In the game you are in a battle with some unpleasant denizens of
the horrible underworld. There are outside areas, dungeon-like buildings &
sliding doors. Yet it is true that there are no staircases or elevations,
making it closer in gameplay to the old "Wolfenstein 3D".

This is a rather 'calm' game. By that, I mean that the music and sounds
are spooky and atmospheric. In the opening scene, you will find your first
weapon and some ammunition. There is an eerie sense of being there and all
alone, with the multiple moons above the wasteland that contains naught
but dead trees. Though mom wouldn't approve, I like playing in the dark...

Once inside a building, the enemy will appear. You won't be surrounded by
them at the beginning; they'll be more plentiful as time goes on. Of
course, this is how it should be. I find that the difficulty steadily goes
up and is right on target.

I especially enjoy the sounds. There's a satisfying squelch upon hitting
those floating eyeballs, weapons sounds fine, and the opening/closing
sound of the doors is great. If I open a door, it sounds loud. Then, when
I move further back, the door automatically closes and it sounds quieter.
I like it when I hear a door open nearby; the monsters open the doors
by themselves and go through (and you can even catch this). If this is
evident in other games, I never noticed it. You might think this isn't
much at all, but it is very cool to me and adds much to the sense that you
are the prey. Sneaking up on a creature who's starting to leave a room,
firing and seeing him turn around and fire at you is neat.

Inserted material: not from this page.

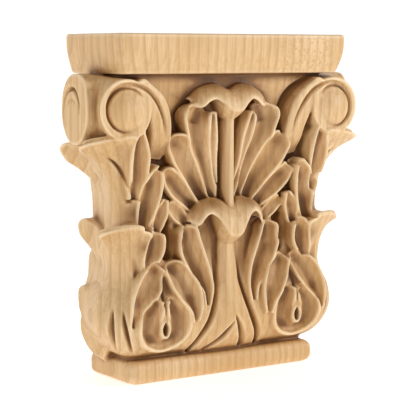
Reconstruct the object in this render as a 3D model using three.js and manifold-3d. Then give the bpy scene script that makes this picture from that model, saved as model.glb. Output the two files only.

You can have a little map in the upper left corner of the screen during
play; it's nice to see, doesn't slow things down, and the screen switches
to a full map with a press of the M key. Of course, it only displays
locations you already have been to. The arrow keys will move the map
around the screen, allowing you to view all of it.

All the keys in use are positioned well: either shift with an up/down
arrow allows you to run; either ALT key fires a shot of your weapon; an
Amiga key with a left/right arrow causes you to side-step; and the
spacebar opens a door when you come upon one (certain doors require an
appropriately-coloured key first).

You can resize the play area's window with + and - [but from the numeric
keypad only]. With my setup, everything went very smoothly and I didn't
need to shrink the screen one bit. Although you might expect any game like
this to be costly to your system's resources, this one didn't take up much
chip RAM at all. To give you an idea, with about 55% of the chip free, I
was able to: open my PLAY partition; the drawer I have set aside for games
of this nature; the "Testament" drawer; and click on the start icon
without closing any of the windows. My system was in 256 colours, I had a
disk manager running at the same time, and there were the usual bits of
software in use from the WBstartup drawer. "Testament" automatically boots
in PAL mode, multitasks, exits cleanly, and has never crashed the system;
a fine job here.

So, there's no story to the game (as is usually the case with these
types). Just find weapons, ammunition, health, coloured keys for certain
doors, and stay alive until you can find a scroll that completes the
level. There are plenty of save slots and also a cheat patch on the
Aminet, which allows you to start at any of the 17 or so levels.

Although "Testament" can be considered rather basic next to other game
engines - and due to its many similar textures - the mazes are well-done,
speed is great, and the atmosphere is just right. It's a good
Halloween-time game I had fun with and I recommend it.

You can get the full game free on the CD "Amiga Classix".